Exercise details: The lines to reproduce run from the first one through the line containing "return plus(tree, v, times(tree, tips, -tall))". Reproduce them exactly.

= = = =

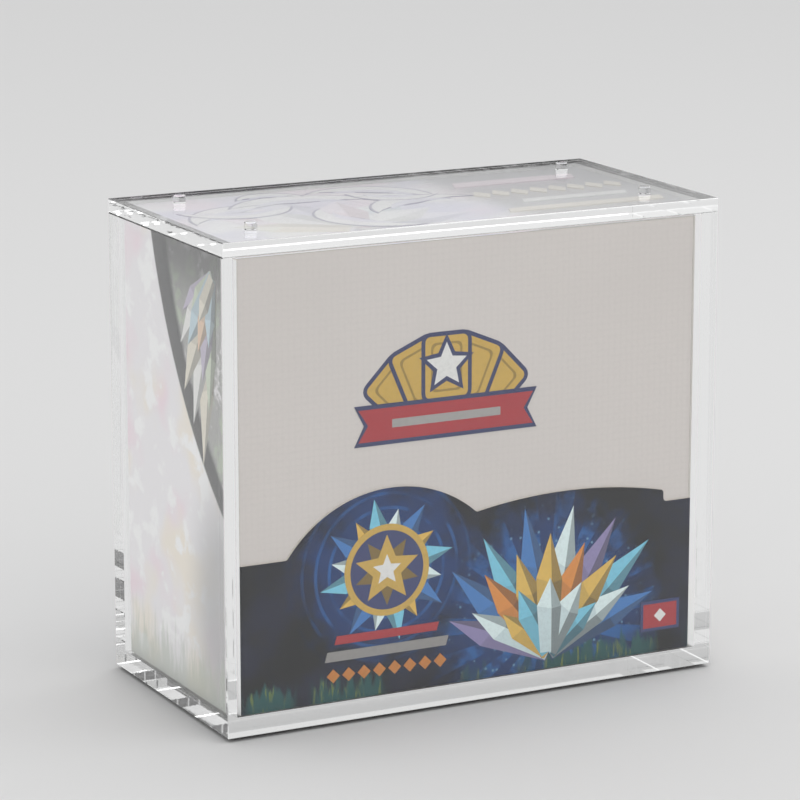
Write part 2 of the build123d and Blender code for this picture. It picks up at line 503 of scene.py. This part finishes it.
tuckInk = {
    "paper": (0.690, 0.648, 0.618),
    "paperDeep": (0.630, 0.592, 0.566),
    "clouds": ((0.02, 1.0), (0.3, 0.7), 0.35),
    "grain": ((0.9, 3.0, 0.7), (0.45, 0.75), 0.5),
    "threadPitch": 1.9,
    "threadEdges": (0.2, 0.9),
    "threads": 0.18,
}


def tuckPrint(tree, u, v, place):
    # warm grey paper under a faint woven tint
    look = tuckInk
    ink = coat(tree, look["paper"], look["paperDeep"], patches(tree, place, *look["clouds"]))
    ink = coat(tree, ink, look["paperDeep"], patches(tree, place, *look["grain"]))
    for along in (u, v):
        thread = ramp(tree, waveOf(tree, along, 2 * math.pi / look["threadPitch"]), *look["threadEdges"])
        ink = coat(tree, ink, look["paperDeep"], times(tree, thread, look["threads"]))
    return ink


tuftLook = {"stretch": (2.4, 0.35, 7.0), "grain": (0.2, 4.0, 0.6)}


def aboveTufts(tree, u, v, tall):
    # the height over tufts of grass that stand on the bottom edge, negative inside them
    tips = noiseOf(tree, stretched(tree, u, v, *tuftLook["stretch"]), *tuftLook["grain"])
    return plus(tree, v, times(tree, tips, -tall))


lipInk = {
    "night": (0.006, 0.007, 0.009),
    "dusk": (0.012, 0.015, 0.036),
    "deepBlue": (0.010, 0.040, 0.150),
    "blue": (0.020, 0.120, 0.360),
    "mist": (0.16, 0.34, 0.50),
    "teal": (0.020, 0.100, 0.100),
    "leaf": (0.16, 0.22, 0.06),
    "haze": ((0.05, 3.0), (0.42, 0.62)),  # grain, then the edges of the patches
    "wobble": (0.13, 4.0),
    "wobbleReach": 24.0,
    "glowPlace": (24.0, 14.0),
    "glowEdges": (40.0, 22.0),
    "rays": (19, (-0.15, 0.15)),  # count, then how soft their sides are
    "streaks": ((0.2, 2.0), (0.35, 0.6)),
    "sparks": (0.42, (0.22, 0.12)),
    "sparkShare": 0.8,
    "archPlace": (-27.0, 36.0),
    "archGlow": (30.0, 17.0),
    "ringPitch": 4.2,
    "ringEdges": (0.55, 0.95),
    "ringReach": (33.0, 14.85),
    "ringPatches": ((0.09, 3.0), (0.36, 0.62)),
    "tufts": 22.0,
    "tuftEdges": (-4.0, -8.0),
    "clumpRow": (4.0, 9.0),
    "clumps": ((0.06, 2.0), (0.44, 0.60)),
    "bladeStretch": (3.2, 0.5, 1.0),
    "blades": ((0.24, 3.0), (0.54, 0.66)),
    "bladeEdges": (-5.0, -8.0),
}


def lipPrint(tree, u, v, place):
    # night with a blue glow behind the crystals, rings of light under the arch and tufts along the bottom
    look = lipInk
    ink = coat(tree, look["night"], look["dusk"], patches(tree, place, *look["haze"]))
    wobble = times(tree, minus(tree, noiseOf(tree, place, *look["wobble"]), 0.5), look["wobbleReach"])
    fromGlow = distance(tree, u, v, look["glowPlace"])
    glow = ramp(tree, plus(tree, fromGlow, wobble), *look["glowEdges"])
    ink = coat(tree, ink, look["deepBlue"], glow)
    fan = rays(tree, u, v, look["glowPlace"], *look["rays"])
    ink = coat(tree, ink, look["blue"], allOf(tree, glow, fan, patches(tree, place, *look["streaks"])))
    sparks = dots(tree, place, *look["sparks"])
    ink = coat(tree, ink, look["mist"], allOf(tree, glow, sparks, look["sparkShare"]))
    fromArch = distance(tree, u, v, look["archPlace"])
    ink = coat(tree, ink, look["deepBlue"], ramp(tree, plus(tree, fromArch, wobble), *look["archGlow"]))
    rings = allOf(
        tree,
        ramp(tree, waveOf(tree, fromArch, 2 * math.pi / look["ringPitch"]), *look["ringEdges"]),
        ramp(tree, fromArch, *look["ringReach"]),
        patches(tree, place, *look["ringPatches"]),
    )
    ink = coat(tree, ink, look["blue"], rings)
    low = aboveTufts(tree, u, v, look["tufts"])
    clumps = patches(tree, point(tree, u, *look["clumpRow"]), *look["clumps"])
    ink = coat(tree, ink, look["teal"], allOf(tree, ramp(tree, low, *look["tuftEdges"]), clumps))
    blades = patches(tree, stretched(tree, u, v, *look["bladeStretch"]), *look["blades"])
    return coat(tree, ink, look["leaf"], allOf(tree, clumps, ramp(tree, low, *look["bladeEdges"]), blades))


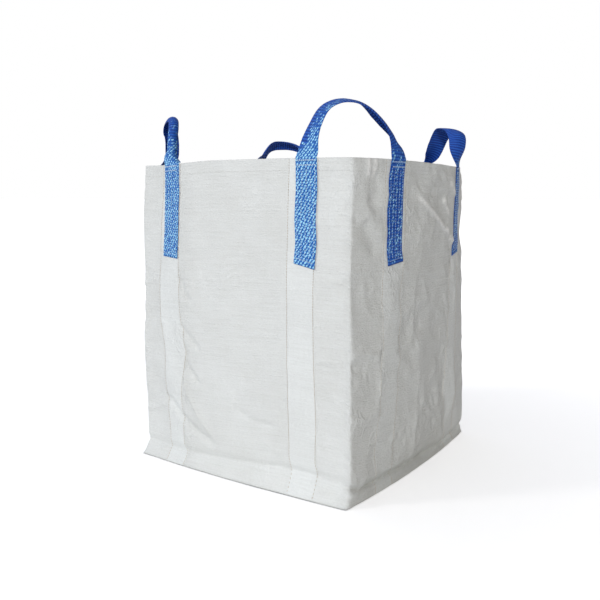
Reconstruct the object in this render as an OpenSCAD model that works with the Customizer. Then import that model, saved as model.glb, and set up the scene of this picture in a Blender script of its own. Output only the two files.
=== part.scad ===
/* [Body] */
// Width and depth of the square body, corner to corner
body_w = 900; // [750:10:1000]
// Height of the body, from the floor to the rim
body_h = 1100; // [900:10:1300]
// How far the front and back faces bow out
bow_front = 36; // [20:1:60]
// How far the left and right faces bow out
bow_side = 87; // [40:1:100]
// How far every face bows out where it meets the floor
bow_base = 17; // [10:1:20]
// Thickness of the woven body fabric
fabric_t = 1.2; // [0.8:0.1:1.6]

/* [Hem and base] */
// Depth of the hem that is folded to the inside of the rim
hem_h = 45; // [30:1:60]
// Height of the crease where the wall folds out over the base seam
crease_z = 60; // [40:1:90]
// How far the wall tucks in at that crease
crease_in = 10; // [6:1:20]
// How far the seam fin stands out past the body's corners
fin_out = 10; // [6:1:14]
// Width of the seam fin, measured across it
fin_w = 16; // [14:1:18]

/* [Webbing] */
// Width of the lifting straps
strap_w = 76; // [50:1:80]
// Thickness of the lifting straps
strap_t = 2.5; // [1.5:0.1:3.5]
// Length of each strap leg that is sewn to a wall
leg_l = 336; // [250:1:400]
// Height of the straight bend zone between the rim and the stiff arch
bend_h = 50; // [45:1:60]
// Height of the fold line of a loop above the rim
fold_h = 35; // [30:1:40]

/* [Reinforcing bands] */
// Width of the reinforcing bands under the strap legs
band_w = 108; // [100:1:120]
// Thickness of the reinforcing bands
band_t = 0.8; // [0.5:0.1:1.2]

/* [Stitching] */
// Width of a stitched line
thread_w = 1.6; // [1:0.1:2]
// Height of a stitched line above the fabric
thread_h = 0.5; // [0.3:0.1:0.8]
// Number of stitched lines along each strap leg
leg_rows = 5; // [3:1:6]

/* [Hidden] */
// Faces, seen from outside, in order: front, right, back, left. Each face starts at its left end.
FACES = ["front", "right", "back", "left"];
// Centres of the two strap legs on each face, and of the two bands, from the face's left end
leg_at = [[157, 742], [200, 740], [160, 740], [160, 740]] * (body_w / 900);
band_at = [[160, 730], [190, 730], [170, 730], [170, 730]] * (body_w / 900);
// How much lower each leg's slanted end is on its right side than on its left
leg_slant = [[7, 17], [-11, -11], [8, -8], [10, -10]];

// Corner loops, each from the right end of one face to the left end of the next
CORNERS = ["front_right", "back_right", "back_left", "front_left"];
// Rise of each arch above the rim, its lean away from the bag in degrees, and how square its top is
arch_rise = [190, 154, 172, 174];
arch_lean = [0, 9, 45, -6];
arch_square = [1.8, 2.4, 1.9, 2.1];
arch_step = 5;

fin_top = 2 * fabric_t;
wall_in = 4;
end_cut = 3;
leg_z = body_h - leg_l;
hem_z = body_h - hem_h;
// Wall section from the fin to the rim: height, outward offset, share of the full bow
above_crease = [crease_z + 100, crease_z + 240, mix(crease_z, body_h, 0.45), leg_z,
    mix(leg_z, hem_z, 0.5), hem_z, body_h];
ROWS = concat(
    [[fin_top, -wall_in, 0], [crease_z / 3, -mix(wall_in, crease_in, 0.5), 0], [crease_z, -crease_in, 0]],
    [for (z = above_crease)
        [z, -crease_in * max(0, 1 - (z - crease_z) / 400), (z - crease_z) / (body_h - crease_z)]]
);
base_row = [0, fin_out, 0];
seam_row = [0, fin_out / 3, 0];

sheet_white = [0.88, 0.89, 0.88];
band_white = [0.93, 0.94, 0.94];
webbing_blue = [0.20, 0.40, 0.78];
thread_white = [0.95, 0.95, 0.92];
thread_tan = [0.72, 0.60, 0.48];

function mix(a, b, k) = a + (b - a) * k;
function bow_of(f) = f % 2 == 0 ? bow_front : bow_side;

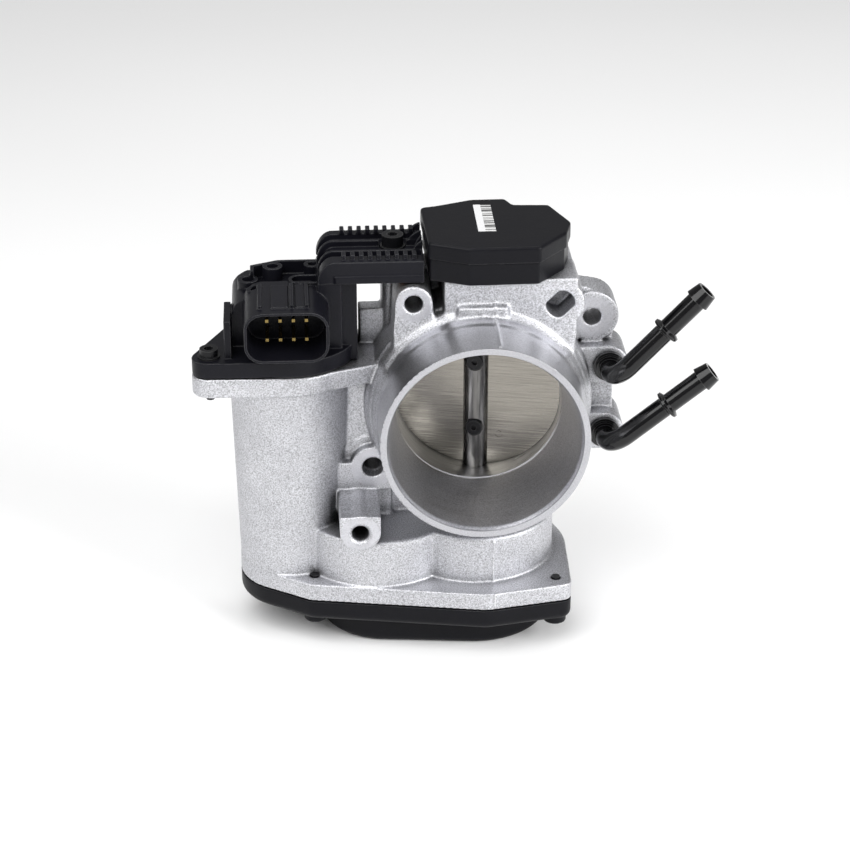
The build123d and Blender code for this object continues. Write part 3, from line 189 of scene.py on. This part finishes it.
def edge_highlight(nt, radius, lo, hi):
    """1 on convex edges and 0 on flat faces, from the bevelled normal's turn; it masks painted
    highlights along edges.
    """
    bevel = nt.nodes.new("ShaderNodeBevel")
    bevel.samples = 4
    bevel.inputs["Radius"].default_value = radius
    geometry = nt.nodes.new("ShaderNodeNewGeometry")
    normals = bevel.outputs["Normal"], geometry.outputs["Normal"]
    likeness = vector_maths(nt, "DOT_PRODUCT", "Value", *normals)
    rng = nt.nodes.new("ShaderNodeMapRange")
    for key, value in (("From Min", lo), ("From Max", hi), ("To Min", 0.0), ("To Max", 1.0)):
        rng.inputs[key].default_value = value
    nt.links.new(likeness, rng.inputs["Value"])
    return rng.outputs["Result"]


def hollow_shade(nt, distance, lo, hi, darkest):
    """Factor that falls inside holes, slots and tight corners."""
    occlusion = nt.nodes.new("ShaderNodeAmbientOcclusion")
    occlusion.samples = 6
    occlusion.inputs["Distance"].default_value = distance
    return ramp(nt, occlusion.outputs["AO"], [(lo, darkest), (hi, 1.0)])


def coordinate(nt, axes):
    """Length of the object-space position along the axes kept by the mask, such as (1, 0, 1)."""
    coords = nt.nodes.new("ShaderNodeTexCoord")
    kept = vector_maths(nt, "MULTIPLY", "Vector", coords.outputs["Object"], axes)
    return vector_maths(nt, "LENGTH", "Value", kept)


def new_material(name, metallic, roughness, coat=0.0):
    material = bpy.data.materials.new(name)
    material.use_nodes = True
    nt = material.node_tree
    shader = nt.nodes["Principled BSDF"]
    shader.inputs["Metallic"].default_value = metallic
    shader.inputs["Roughness"].default_value = roughness
    shader.inputs["Coat Weight"].default_value = coat
    shader.inputs["Specular IOR Level"].default_value = 0.16
    return material, nt, shader


def bump(nt, shader, height, distance, strength=1.0):
    """Tilts the shader's normal by a height socket."""
    node = nt.nodes.new("ShaderNodeBump")
    node.inputs["Distance"].default_value = distance
    node.inputs["Strength"].default_value = strength
    nt.links.new(height, node.inputs["Height"])
    nt.links.new(node.outputs["Normal"], shader.inputs["Normal"])


# ---- Materials ------------------------------------------------------------------------------

# Machined places of the casting: furthest radius about the bore axis, distance from joint face
THROAT_REACH, STEP_DEPTH = 0.0340, 0.0318
JOINT_REACH, JOINT_DEPTH = 0.062, 0.0003
SPIGOT_REACH, RIM_DEPTH = 0.0408, 0.0648
# Faced seats of the casting, as (x, z, radius), and how squarely they face the front
SEATS = [(-0.02565, 0.04522, 0.0071), (0.04557, 0.0293, 0.0085), (0.02965, -0.04192, 0.0085),
         (-0.04157, -0.0260, 0.0085), (-0.0475, -0.0431, 0.0078)]
SEAT_FACING = 0.97
# Distance from x = 0 at which the bars of the label start
LABEL_BARS_X = 0.0024

# Stretches of the noise that makes scratches
EVEN, UPRIGHT, LEVEL = (1.0, 1.0, 1.0), (1.0, 1.0, 0.1), (0.02, 0.02, 1.0)

# Colour, roughness, stretch, then scale and contrast of the scratches where they aren't usual
METALS = {
    "brushed_plate": ((0.33, 0.31, 0.275), 0.24, LEVEL, 3000.0, 0.6),
    "steel": ((0.19, 0.185, 0.18), 0.2, (1.0, 1.0, 0.08), 1500.0, 0.55),
    "bearing_steel": ((0.62, 0.62, 0.63), 0.18, UPRIGHT),
    "spring_steel": ((0.36, 0.36, 0.37), 0.3, EVEN),
    "zinc_steel": ((0.60, 0.61, 0.62), 0.35, EVEN),
    "brass": ((0.70, 0.53, 0.26), 0.28, UPRIGHT),
    "copper": ((0.70, 0.40, 0.25), 0.35, EVEN),
    "tin_brass": ((0.62, 0.60, 0.52), 0.35, EVEN),
    "pin_gold": ((0.26, 0.19, 0.07), 0.3, EVEN),
    "lamination": ((0.32, 0.32, 0.33), 0.4, LEVEL),
}

# Colour, roughness, then scale and height of the grain and the coat where they aren't usual
PLASTICS = {
    "black_oxide": ((0.005, 0.005, 0.006), 0.34, 2500.0, 0.00002, 0.15),
    "seal_rubber": ((0.012, 0.012, 0.013), 0.6),
    "gear_plastic": ((0.55, 0.51, 0.41), 0.45),
    "natural_plastic": ((0.10, 0.10, 0.11), 0.5),
    "cover_plastic": ((0.0034, 0.0034, 0.0050), 0.46, 1500.0, 0.00009),
    "connector_plastic": ((0.0052, 0.0052, 0.0078), 0.34, 1500.0, 0.00008),
    "sensor_plastic": ((0.0030, 0.0030, 0.0046), 0.38, 1500.0, 0.00008),
    "pipe_black": ((0.0022, 0.0022, 0.0026), 0.16, 900.0, 0.00004, 0.45),
    "ferrite": ((0.05, 0.05, 0.055), 0.6),
    "carbon": ((0.02, 0.02, 0.02), 0.7),
    "board": ((0.02, 0.14, 0.06), 0.4),
}


def faced_seats(nt):
    """1 on the forward-facing faces around the bolt holes and the accessory hole."""
    coords = nt.nodes.new("ShaderNodeTexCoord")
    flat = vector_maths(nt, "MULTIPLY", "Vector", coords.outputs["Object"], (1.0, 0.0, 1.0))
    near = 0.0
    for x, z, reach in SEATS:
        gap = vector_maths(nt, "DISTANCE", "Value", flat, (x, 0.0, z))
        near = maths(nt, "MAXIMUM", near, below(nt, gap, reach))
    forward = (0.0, -1.0, 0.0)
    facing = vector_maths(nt, "DOT_PRODUCT", "Value", coords.outputs["Normal"], forward)
    return times(nt, near, above(nt, facing, SEAT_FACING))


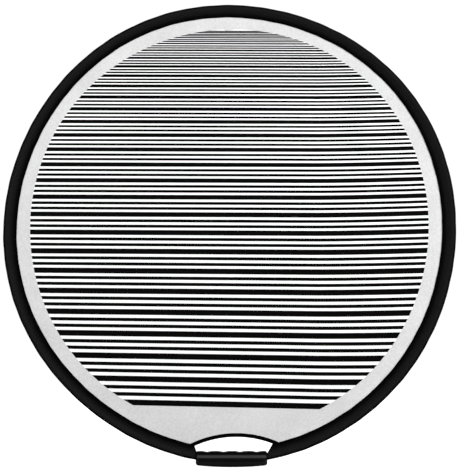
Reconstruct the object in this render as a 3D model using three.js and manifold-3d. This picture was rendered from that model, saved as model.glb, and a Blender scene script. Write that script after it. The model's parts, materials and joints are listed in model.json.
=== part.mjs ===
// Collapsible round line panel with a moulded grip.
//
// A spring-steel hoop keeps two discs of cloth taut. A black tape is folded over
// the steel and sewn to the cloth, and at the bottom the tape stops so that the
// bare steel can run through a grip made of two screwed shells.
//
// The panel stands upright in the plane y = 0, with the printed cloth facing -Y and
// the grip at the bottom. The origin is the lowest point of the grip, and the hoop's
// centre is straight above it. Every piece is drawn round the hoop's centre. Angles
// round the hoop are counted from the grip, positive towards +X, so -180 and +180
// degrees meet at the top.

import * as THREE from 'three';
import { mergeVertices } from 'three/addons/utils/BufferGeometryUtils.js';
import Module from 'manifold-3d';

const wasm = await Module();
wasm.setup();

const degrees = THREE.MathUtils.degToRad;

// ---- driving dimensions, millimetres and radians ----

const HOOP_RADIUS = 300; // outer edge of the tape, well away from the grip
const GRIP_BULGE = 6.2; // the grip draws the hoop out by this much
const GRIP_BULGE_SPREAD = degrees(30); // and the bulge dies away over this angle
const TAPE_WIDTH = 17.1; // radial width of the folded tape

const LINKS_PER_SIDE = 10; // the hoop folds in this many rigid links on each side
const ROOT_HALF_ANGLE = degrees(12); // half the part of the hoop fixed to the grip
const FOLD_GAP = 0.3; // between the ends of two neighbouring links

const CLOTH_THICKNESS = 0.4;
const CLOTH_GAP = 0.4; // between the two cloths
const CLOTH_TUCK = 8; // how far the cloth runs in under the tape
const CLOTH_EDGE_STEP = degrees(3); // straight pieces of the cloth's outline
const CLOTHS_HALF = CLOTH_GAP / 2 + CLOTH_THICKNESS; // half the thickness of both

const STEEL_THICKNESS = 0.9; // radial
const STEEL_WIDTH = 6; // across the panel
const STEEL_DEPTH = 13.8; // from the tape's inner edge out to the middle of the steel
const CLEARANCE = 0.3; // between pieces that touch on the real panel

const LAP_SHIFT = 4.2; // at the top the two ends lap, each moved this far in Y
const LAP_LENGTH = 160; // length of hoop over which an end moves back to the middle

const GRIP_LENGTH = 96.6;
const GRIP_CENTRE_X = 2.3;
const GRIP_OUTER_RADIUS = 312.3; // the outer edge is concentric with the hoop
const GRIP_INNER_Z = -292.4; // mean line of the finger side
const GRIP_THICKNESS = 20;
const GRIP_EDGE_ROUND = 5;
const FINGER_SPACING = 21.9;
const FINGER_DEPTH = 1.6; // from the ridge between two fingers to the valley
const FINGER_PHASE_X = 2.9; // one of the ridges stands here

const FERRULE_LENGTH = 24;
const FERRULE_WALL = 0.8;

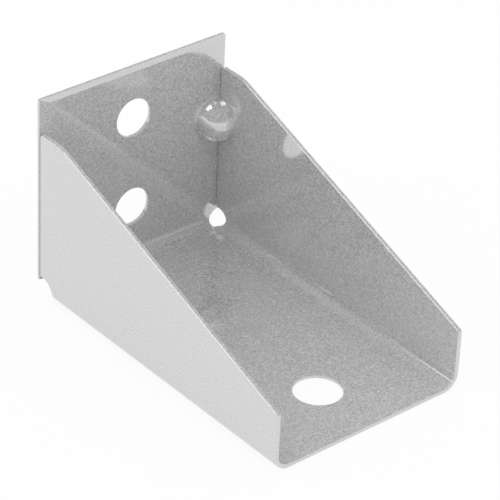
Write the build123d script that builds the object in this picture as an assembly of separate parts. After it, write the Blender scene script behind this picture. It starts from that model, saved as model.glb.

= = = =

Result:
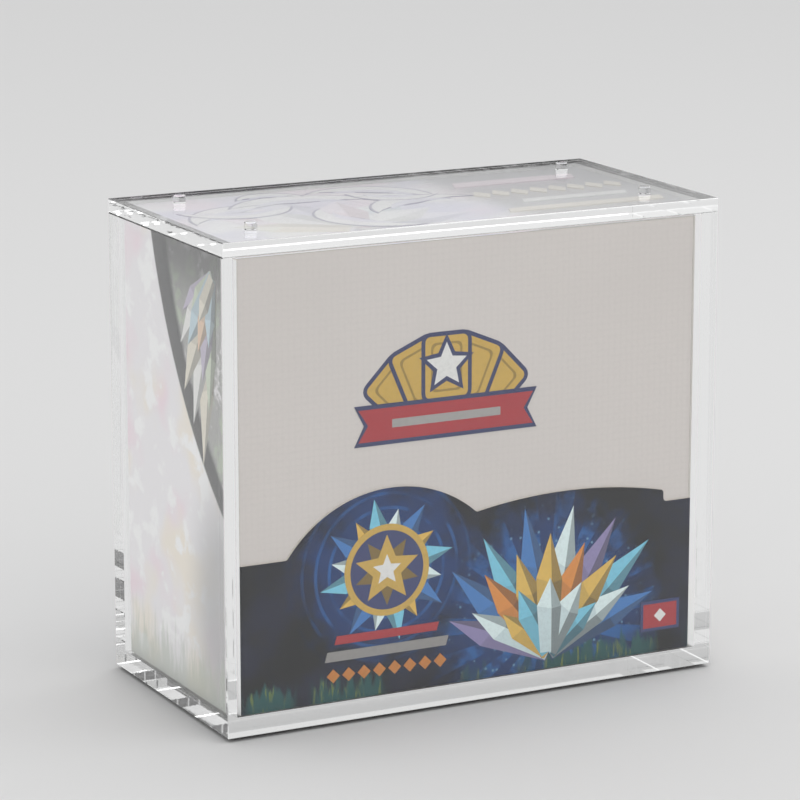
Write part 2 of the build123d and Blender code for this picture. It picks up at line 503 of scene.py. This part finishes it.
tuckInk = {
    "paper": (0.690, 0.648, 0.618),
    "paperDeep": (0.630, 0.592, 0.566),
    "clouds": ((0.02, 1.0), (0.3, 0.7), 0.35),
    "grain": ((0.9, 3.0, 0.7), (0.45, 0.75), 0.5),
    "threadPitch": 1.9,
    "threadEdges": (0.2, 0.9),
    "threads": 0.18,
}


def tuckPrint(tree, u, v, place):
    # warm grey paper under a faint woven tint
    look = tuckInk
    ink = coat(tree, look["paper"], look["paperDeep"], patches(tree, place, *look["clouds"]))
    ink = coat(tree, ink, look["paperDeep"], patches(tree, place, *look["grain"]))
    for along in (u, v):
        thread = ramp(tree, waveOf(tree, along, 2 * math.pi / look["threadPitch"]), *look["threadEdges"])
        ink = coat(tree, ink, look["paperDeep"], times(tree, thread, look["threads"]))
    return ink


tuftLook = {"stretch": (2.4, 0.35, 7.0), "grain": (0.2, 4.0, 0.6)}


def aboveTufts(tree, u, v, tall):
    # the height over tufts of grass that stand on the bottom edge, negative inside them
    tips = noiseOf(tree, stretched(tree, u, v, *tuftLook["stretch"]), *tuftLook["grain"])
    return plus(tree, v, times(tree, tips, -tall))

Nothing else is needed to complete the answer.